The benefits from studying abroad are difficult to write down in ink because they are different for everyone. Obviously, there are the benefits like becoming an expert traveler, becoming more aware of your surroundings, and getting a better grasp on world language. But I’m talking about the ones that effect your everyday life in ways that may not be so self-evident. For example, you subconsciously learn how to adapt quickly to new conditions, whether that be trying new foods, meeting new people, or moving to a new city. You learn how to manage your money in a way that makes you extremely mature for your age. (Seriously, a weekend trip to any big city for under $100 including food, lodging, and sightseeing is completely doable). Your time management skills become ridiculous, and what some might see as OCD, you see as an adventure. (Trust me, you tell your friends back home you did a 1 ½ day trip to London, saw every major attraction from Portobello market to the London Eye, saw two Broadway shows, mastered the tube, had time for high tea at Harrods, didn’t miss your flight there or back, and still made it home for your Ancient Roman History exam and see if they believe you).
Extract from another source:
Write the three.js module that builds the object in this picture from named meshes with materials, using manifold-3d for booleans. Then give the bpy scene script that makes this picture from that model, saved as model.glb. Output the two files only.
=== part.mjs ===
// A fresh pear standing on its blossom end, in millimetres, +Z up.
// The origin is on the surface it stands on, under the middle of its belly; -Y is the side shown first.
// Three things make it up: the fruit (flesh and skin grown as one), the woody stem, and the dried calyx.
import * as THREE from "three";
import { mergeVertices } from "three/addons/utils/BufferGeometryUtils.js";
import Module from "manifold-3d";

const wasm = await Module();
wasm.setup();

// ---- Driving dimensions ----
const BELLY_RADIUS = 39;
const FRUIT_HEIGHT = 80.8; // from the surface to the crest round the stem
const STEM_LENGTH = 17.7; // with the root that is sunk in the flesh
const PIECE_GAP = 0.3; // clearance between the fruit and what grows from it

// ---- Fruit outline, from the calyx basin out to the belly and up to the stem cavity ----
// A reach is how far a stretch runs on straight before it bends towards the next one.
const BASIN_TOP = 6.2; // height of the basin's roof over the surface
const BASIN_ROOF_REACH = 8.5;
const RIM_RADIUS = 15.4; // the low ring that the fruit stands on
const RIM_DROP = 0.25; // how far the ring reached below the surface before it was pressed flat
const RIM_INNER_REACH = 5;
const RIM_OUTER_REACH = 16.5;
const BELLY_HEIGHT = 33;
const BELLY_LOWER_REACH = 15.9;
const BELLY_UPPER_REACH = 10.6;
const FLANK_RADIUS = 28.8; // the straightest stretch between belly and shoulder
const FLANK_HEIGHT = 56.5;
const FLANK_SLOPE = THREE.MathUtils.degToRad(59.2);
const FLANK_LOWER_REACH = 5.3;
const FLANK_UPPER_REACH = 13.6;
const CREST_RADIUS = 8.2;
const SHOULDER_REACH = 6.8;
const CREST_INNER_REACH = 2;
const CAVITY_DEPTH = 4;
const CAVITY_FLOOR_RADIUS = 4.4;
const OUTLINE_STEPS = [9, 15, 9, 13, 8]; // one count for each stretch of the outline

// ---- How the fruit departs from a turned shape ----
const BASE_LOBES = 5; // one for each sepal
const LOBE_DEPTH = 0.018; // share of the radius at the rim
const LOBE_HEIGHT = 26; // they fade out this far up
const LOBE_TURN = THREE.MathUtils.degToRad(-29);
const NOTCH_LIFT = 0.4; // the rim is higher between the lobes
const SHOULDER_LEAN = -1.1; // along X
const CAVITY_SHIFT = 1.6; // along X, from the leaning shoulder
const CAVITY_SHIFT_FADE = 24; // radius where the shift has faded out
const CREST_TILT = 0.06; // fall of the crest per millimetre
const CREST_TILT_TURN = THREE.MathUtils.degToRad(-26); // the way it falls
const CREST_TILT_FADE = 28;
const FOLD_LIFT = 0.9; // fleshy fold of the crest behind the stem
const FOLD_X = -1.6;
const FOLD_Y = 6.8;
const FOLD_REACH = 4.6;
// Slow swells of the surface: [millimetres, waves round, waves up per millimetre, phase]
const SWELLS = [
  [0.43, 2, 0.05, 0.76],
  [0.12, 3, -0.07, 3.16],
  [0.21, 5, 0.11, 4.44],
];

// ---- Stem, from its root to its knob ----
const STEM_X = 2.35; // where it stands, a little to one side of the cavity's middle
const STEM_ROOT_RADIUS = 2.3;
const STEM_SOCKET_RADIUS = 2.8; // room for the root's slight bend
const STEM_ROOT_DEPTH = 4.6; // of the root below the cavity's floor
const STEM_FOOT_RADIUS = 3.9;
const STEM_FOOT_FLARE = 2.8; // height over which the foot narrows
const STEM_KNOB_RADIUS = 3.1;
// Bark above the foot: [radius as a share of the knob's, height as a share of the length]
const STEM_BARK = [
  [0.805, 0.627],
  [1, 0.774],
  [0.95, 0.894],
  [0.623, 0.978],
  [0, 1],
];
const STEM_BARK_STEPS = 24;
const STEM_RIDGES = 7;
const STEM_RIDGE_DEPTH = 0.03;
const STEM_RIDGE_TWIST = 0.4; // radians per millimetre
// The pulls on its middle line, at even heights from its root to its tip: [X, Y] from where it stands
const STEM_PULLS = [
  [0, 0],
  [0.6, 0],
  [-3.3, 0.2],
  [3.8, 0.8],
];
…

The little things that used to bother you become irrelevant, because now you see every day as an epic journey and there is no time to waste dwelling on the negatives. You will become obsessed with some food item which, in turn, will change your entire diet back home. (For me all I wanted when I first got to Italy was barbecue sauce and all I want now is pesto.... pesto on literally everything.) But most importantly, you can see a world that you never thought possible. You can look at anything and understand why it is important and beautiful. You see history and art in the most unlikely of places and every second becomes a part of your legacy. You are humbled by knowledge as the world around you becomes so much smaller. Every experience, every relationship, and every single day is a gift that should not be left unopened.
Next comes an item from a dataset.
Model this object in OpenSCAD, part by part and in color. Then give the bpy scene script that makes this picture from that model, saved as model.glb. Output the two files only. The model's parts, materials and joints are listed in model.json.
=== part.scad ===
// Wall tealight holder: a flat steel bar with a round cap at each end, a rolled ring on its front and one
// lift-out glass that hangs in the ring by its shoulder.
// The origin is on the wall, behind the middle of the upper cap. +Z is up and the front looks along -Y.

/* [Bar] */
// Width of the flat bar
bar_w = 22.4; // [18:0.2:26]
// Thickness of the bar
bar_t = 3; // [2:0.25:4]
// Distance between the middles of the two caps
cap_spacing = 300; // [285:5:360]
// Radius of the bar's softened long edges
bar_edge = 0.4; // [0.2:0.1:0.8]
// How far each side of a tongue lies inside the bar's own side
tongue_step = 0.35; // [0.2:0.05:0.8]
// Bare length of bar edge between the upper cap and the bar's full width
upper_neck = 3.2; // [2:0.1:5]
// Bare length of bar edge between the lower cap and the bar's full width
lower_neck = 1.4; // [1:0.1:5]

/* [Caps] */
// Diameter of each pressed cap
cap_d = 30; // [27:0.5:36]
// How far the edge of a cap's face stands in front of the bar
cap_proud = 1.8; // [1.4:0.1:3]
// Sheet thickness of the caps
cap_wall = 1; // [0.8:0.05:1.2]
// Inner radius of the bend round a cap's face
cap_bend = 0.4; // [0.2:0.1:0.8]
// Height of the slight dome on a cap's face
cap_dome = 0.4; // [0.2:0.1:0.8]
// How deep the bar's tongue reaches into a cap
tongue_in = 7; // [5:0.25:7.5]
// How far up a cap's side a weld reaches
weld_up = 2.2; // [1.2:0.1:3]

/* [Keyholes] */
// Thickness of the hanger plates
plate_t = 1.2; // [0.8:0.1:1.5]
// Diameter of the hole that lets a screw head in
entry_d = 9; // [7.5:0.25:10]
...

Tell us a little about the next chapter of your life after UHA:
In the fall I’ll be attending my dream school, Columbia University in New York City! There I will be getting my Masters in Preservation Design and I cannot be more excited. It’s amazing to look back and see how basically all the factors that helped me get into Columbia were skills related to studying abroad-- skills I had to use to get abroad, be abroad, and reflect on my abroad experience. The program I signed up with for studying abroad was not handed to me on a silver platter. It took hours of work, tediously making sure all of my classes fit. Sure, there were some easier options, but the most important things in life are the ones worth fighting for! This drive helped me through the most tedious process you will ever go through in your entire life which is applying to graduate programs…. it’s literally a full-time job.
Studying abroad for anyone is an amazing learning experience, but I do have a bias for people in the architectural fields as we get something extra out of the whole package. It is one thing to learn about the history of architecture in a book, but a completely different benefit when you experience it in person. You gain a whole new appreciation for structure and design that can be jaded by a sedentary learning environment. You get new opinions, new ideas, and see completely different approaches to design issues. Respect is now a staple in your vocabulary and is used in so many aspects of world architecture. Respect for the environment, culture, history, present, and future of the sites and buildings you are designing. You can see better the way in which a space will be inhabited and how using a certain, let’s say, material can make or break a project. See, in our American institutions we can sometimes get selfish, greedy, and lazy in our designs. It is easy to lose sight of what makes architecture such an amazing profession in the first place. In our corporate America we see $$ dollar signs but there is so much more to the human experience than money. As I said, every day is a gift, and the buildings we live in should help us to respect that. This is one of many concepts that is hard to see past if you don’t study abroad and get a different perspective. Overall, I was able to become a better designer and this was another step in the right direction toward graduate school.
Lastly, when I returned from studying abroad I didn’t just simply say “Oh cool! I’m back in America, let’s go to Wendy’s and order a supersized baconator”…. (even though I did). I put my new skills to the test and started using every day to the fullest. I took history and historic preservation courses, I blogged and reflected on my experience (http://stilesabroad.blogspot.com/2012/01/welcome-toflorence.html), and then I traveled some more around America to get an even wider variety of opinions on what architecture means to different people. When I was able to present my lecture on the architecture of Italy in the fall of 2012, I saw a side of myself that I had never seen before. I no longer had stage fright, I was truly psyched about explaining everything I had experienced, and, most of all, I was eager to get more people excited and involved in studying abroad. I wanted everyone to see what I had seen, and for them to get a worldly perspective on what it is to be an architect. This newfound confidence was the final push for me to get into my dream school for graduate studies, and the same can happen for anyone if you set your mind and your heart to it.
What would you want to say to UHA students who are thinking about going abroad?
Studying abroad is one of the best decisions I have ever made in my entire life, and I know that sounds cheesy and something you expect to hear, but it has truly changed my life for the better. For my career, it has opened up numerous doors and was a huge factor in my acceptance at Columbia University. Then, for my everyday life, I am instantly more cultured than a good majority of the people in America who have no clue what is going on in the world around them. It may seem scary at first and that is why so many people don’t go. They are comfortable here in their little bubble, but once you step off that plane in the destination of your choosing, you won’t believe what the world has in store for you! So suck it up, think of the place you have always dreamed of going, make sure all your classes work, pack your bags, and embark on one of the most amazing journeys you will ever have in your lifetime.
Also if you ask anyone who graduated from college what their biggest regret was, a good majority will say never studying abroad; if you ask a student who studied abroad what their biggest regret was, they’ll say not studying abroad longer. If that doesn’t put it into perspective, I don’t know what will.
Any other thoughts or advice?
Wherever you go, go with all of your heart, and you will not be disappointed!